Malawi Minister of Homeland Security
- In office January 2025 – October 2025
- President: Lazarus Chakwera
- Preceded by: Ken Zikhale Ng'oma
- Succeeded by: Peter Mukhito

Member of National Assembly of Malawi
- In office 2009–2025

Personal details
- Born: 20 January 1981 (age 45) Lilongwe, Malawi
- Party: Malawi Congress Party
- Education: University of Malawi University of Essex
- Occupation: Politician

= Ezekiel Peter Ching'oma =

Malawian politician (born 1981)

Ezekiel Peter Ching'oma (born 20 January 1981) is a Malawian politician.
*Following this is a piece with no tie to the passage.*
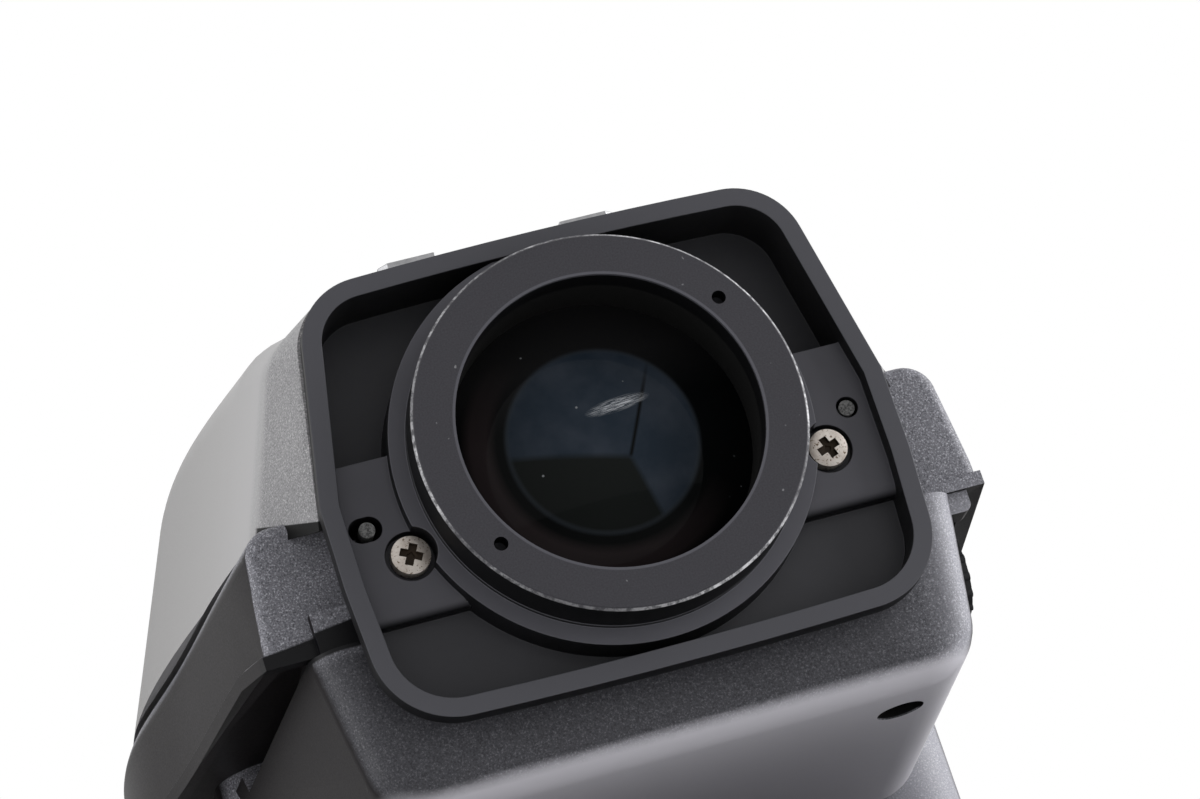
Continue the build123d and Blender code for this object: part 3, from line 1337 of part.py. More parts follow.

He served as a Member of Parliament representing Lilongwe East Constituency from 2009 and in January 2025 he was appointed Minister of Homeland Security in the government of Lazarus Chakwera until October 2025. He is a member of the Malawi Congress Party.

== Education ==
Ching'oma studied Journalism at the former Malawi Polytechnic, now Malawi University of Business and Applied Sciences, where he earned a bachelor's degree between 2002 and 2006. He later obtained a Diploma in Law from University of Malawi in 2017. In 2023, he completed a Bachelor of Laws (LLB) at the University of Essex in the United Kingdom.

== Political career ==
In 2009, Ching'oma was elected to the National Assembly of Malawi as Member of Parliament representing Lilongwe East Constituency. He was re-elected in subsequent parliamentary elections and represented the constituency as a member of Malawi Congress Party until 2025. He also led the Pan-African Parliament Malawi chapter. His tenure ended upon his appointment to cabinet. Ching'oma held leadership roles at the Malawi Congress Party including the Deputy and Acting Publicity Secretary of the Party.

=== Cabinet ===
In January 2025, Ching'oma was appointed Minister of Homeland Security by President Lazarus Chakwera following a cabinet reshuffle prompted by findings from the Chilima plane crash inquiry. He succeeded Kenneth Zikhale Ng’oma as part of broader efforts to strengthen coordination and accountability within Malawi's security sector. During his tenure, Ching'oma launched the Independent Complaints Commission Strategic Plan (2025–2029), aimed at improving oversight and accountability within the police service and strengthning Police-Citizen Relations. In 2025, Ching'oma presented a prison reform bill to the National Assembly of Malawi, which was subsequently passed into law and led to the repeal of the 1956 Prisons Act of Malawi.